Posted on November 10, 2011, in Articles, You're a Designer Harry!. Bookmark the permalink. 2 Comments.

  1. Hey Bradley,

    I like where things are going, and I’ll be back in town for Worlds and Thanksgiving, so even if Worlds itself is too busy, I’d be happy to playtest afterwards. Anyway, as for the mechanics, the adventuring party seems good, but it’ll be confusing to have some give abilities to teammates and themselves and others pump just their friends and not themselves. I think just giving the ability granters their thing as a separate ability is the cleanest execution, though I guess the others could be 1/1 smaller and pump themselves…

    On the four color front, I’m worried that Vow is purely a drawback. Could we try giving a bonus for not controlling a permanent that could produce the off color?

    Disavow (As ~ enters the battlefield, choose a color. When ~ enters the battlefield, draw a card if you don’t control a permanent that could produce the chosen color.)

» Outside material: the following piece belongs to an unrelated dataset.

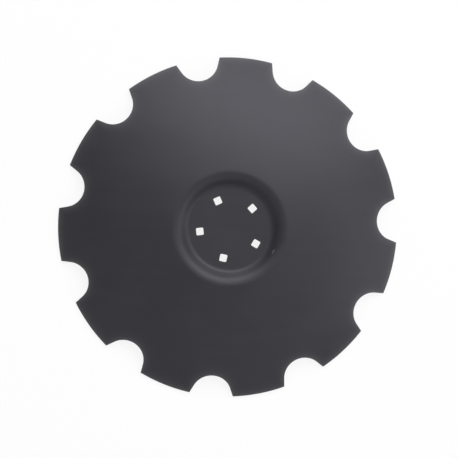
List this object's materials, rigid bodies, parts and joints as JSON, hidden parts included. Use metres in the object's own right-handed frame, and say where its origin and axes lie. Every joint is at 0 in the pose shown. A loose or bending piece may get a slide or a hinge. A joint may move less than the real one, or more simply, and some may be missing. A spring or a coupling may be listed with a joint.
{
  "type": "harrow disc blade",
  "caption": "Notched spherical disc blade for a disc harrow: a dished steel sheet with scalloped rim, a sunken flat centre and a ring of square bolt holes.",
  "frame": {"origin": "centre of the hub seat, which is the convex face of the sunken flat centre, on the disc axis", "axes": "+Z along the disc axis out of the convex side, +X through one bolt hole and the notch in line with it. The blade lies on its rim with the convex side up."},
  "size_m": [0.5575, 0.56, 0.0574],
  "materials": {
    "dark_paint": "satin"
  },
  "bodies": {
    "root": {"disc_blade": "dark_paint"}
  },
  "joints": []
}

    Less flavorful, but I think it would make the mechanic much better received. Obviously drawing a card isn’t the only solution, but it’s hard to find something generic enough to go on all permanent types in all colors.

  2. Sorry about my lack of posts, relied too heavily on FB for updates on this.

    I think Vow needs to be reworked as well; something seems very off about it and wouldn’t generate any interest as is.

    I like the basic idea Jules up there has about Disavow, where some effect happens because of the color you don’t control/play. What if maybe Vow Artifact’s tap ability was written something like “Add one mana of any color that has not been Disavowed to your mana pool.”